In 1982, after the Israeli withdrawal from Sinai, Australia made a significant contribution to the Multinational Force and Observers sent there to monitor compliance with the Camp David peace agreement between Israel and Egypt. More recently, Australia has refused to condemn Israel's West Bank security barrier, which has done so much to curtail suicide bombings and other terrorism. In mid-2006, Australia vocally supported Israel's right to defend itself against repeated attacks from Hezbollah in Lebanon.

There are strong personal connections between Australians and Israelis. Australian soldiers were stationed in mandated Palestine during both world wars, often spending time as volunteers on kibbutzim. Australia opened its doors and hearts to a generation of refugees who had miraculously escaped the horrors of World War II and the systematic eradication of Jewish life in Europe, greatly enhancing the emergence of a robust and loyal Jewish community in Australia.

This community fosters strong ties, personal as well as economic and academic, between the two nations, while promoting and invigorating the dynamic of Jewish life as a fundamental ingredient of Australia's multicultural identity.

Yet democracy and the rule of law are at the heart of Australia's and Israel's identities and societies. Australia's bond with democracy runs deep. Israel's commitment to democracy is just as strong, for the same reasons.

The two nations are built on the primary and sacrosanct rights of the individual, the upholding of the rule of law and the passionate belief in the equality of all people. Israel shares with Australia a strong commitment to egalitarianism because multiculturalism and diversity are at the heart of both our cultures.

As Australia joins in the celebration of Israel's 60 years of democracy in a region where, elsewhere, democracy is struggling to emerge, there is still much work to be done to promote co-existence between Israel and its neighbours. In many ways, that day in May 1948 represented a false dawn. Israel is the only country in the UN with an explicit threat directed at its existence.

Yet when Iranian President Mahmoud Ahmadinejad vows to wipe Israel from the map, it is not only Israel that is at risk.

Also at risk are the values and way of life that Israelis and Australians share and that for so many years both peoples have defended robustly; these are the values Ahmadinejad, along with Iranian-supported Hamas and Hezbollah terrorist organisations, is trying to undermine and destroy.

We know we can count on Australia to continue, as it has courageously and passionately done in the past, to defend the rights of Israel, the welfare and security of its citizens and the ideals of equality and democracy which it embodies. The constant efforts needed in the past to ensure that Israelis can live in peace and security should not predetermine the future.

While Israel stands up and continues to fight on the front line for a world without terror, it needs to be backed by its friends and itssupporters.

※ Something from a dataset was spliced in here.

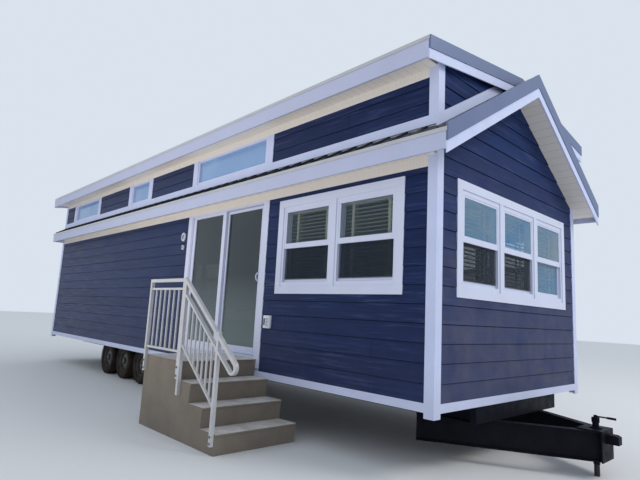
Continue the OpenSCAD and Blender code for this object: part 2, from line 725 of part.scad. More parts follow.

Israel is not just another country on the other side of the world, embroiled in conflict and terror; it is a fellow democracy, a friend in justice and an ally in the fight for peace.

Peacemakers must have courage, conviction and determination. We appreciate Australia's continued support for the security and wellbeing of Israel; this will prove to be a crucial asset for Israel not only in defying terrorism but as a prerequisite for advancing the prospects of a fair and equitable peace with its Palestinian and other Arab neighbours.

Yuval Rotem is Israel's ambassador to Australia.